What Happens If Someone Breaks a Non-Disclosure Agreement?


March 2, 2018

For decades, Harvey Weinstein was able to keep his accusers quiet.

One of the reasons: the powerful movie mogul used elaborate legal agreements — non-disclosure agreements — designed to enforce unbreakable silence.

“We were not allowed to speak to anybody obviously, friends, family, press, public, private, about the alleged behavior, but also about our time at Miramax,” Zelda Perkins, a former assistant to Weinstein, said in an interview for the FRONTLINE documentary Weinstein. “This wasn’t a normal confidentiality agreement. This wasn’t us saying that we weren’t gonna, you know, give away corporate secrets. This was a deeply, personally binding agreement.”

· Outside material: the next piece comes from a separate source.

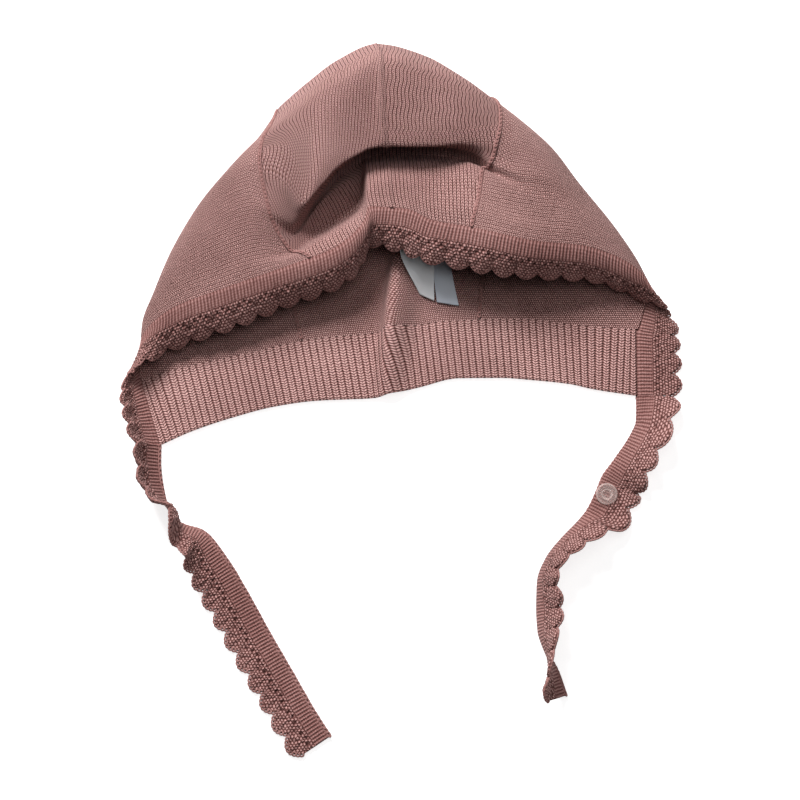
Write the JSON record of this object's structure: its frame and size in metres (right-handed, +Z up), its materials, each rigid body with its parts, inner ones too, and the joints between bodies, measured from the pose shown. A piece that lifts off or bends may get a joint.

Perkins told FRONTLINE that she and a colleague — who accused Weinstein of attempting to rape her — signed a non-disclosure agreement. They agreed not to speak about the incident in exchange for a financial settlement of around $200,000. Perkins also insisted on measures to protect other Weinstein employees at Miramax from future harassment.

Weinstein used NDAs with multiple women who accused him of misconduct, settling their claims confidentially. In a statement to FRONTLINE, Weinstein denied the attempted rape allegation. He also said, “Over a period of 30 years, there were actually less than 10 settlements of harassment claims … None of these settlement agreements prevented any individual from going to the police had they wished to do so.”

Multiple Weinstein employees have come forward in recent months to discuss their NDAs. Some of these agreements included clauses that prevented employees from discussing details of Weinstein’s “personal, social or business activities,” according to The New Yorker

NDAs are legally enforceable contracts, but they’re now coming under increased scrutiny from lawmakers, attorneys and legal experts. Some states have even introduced legislation to ban them altogether when they involve claims of sexual misconduct.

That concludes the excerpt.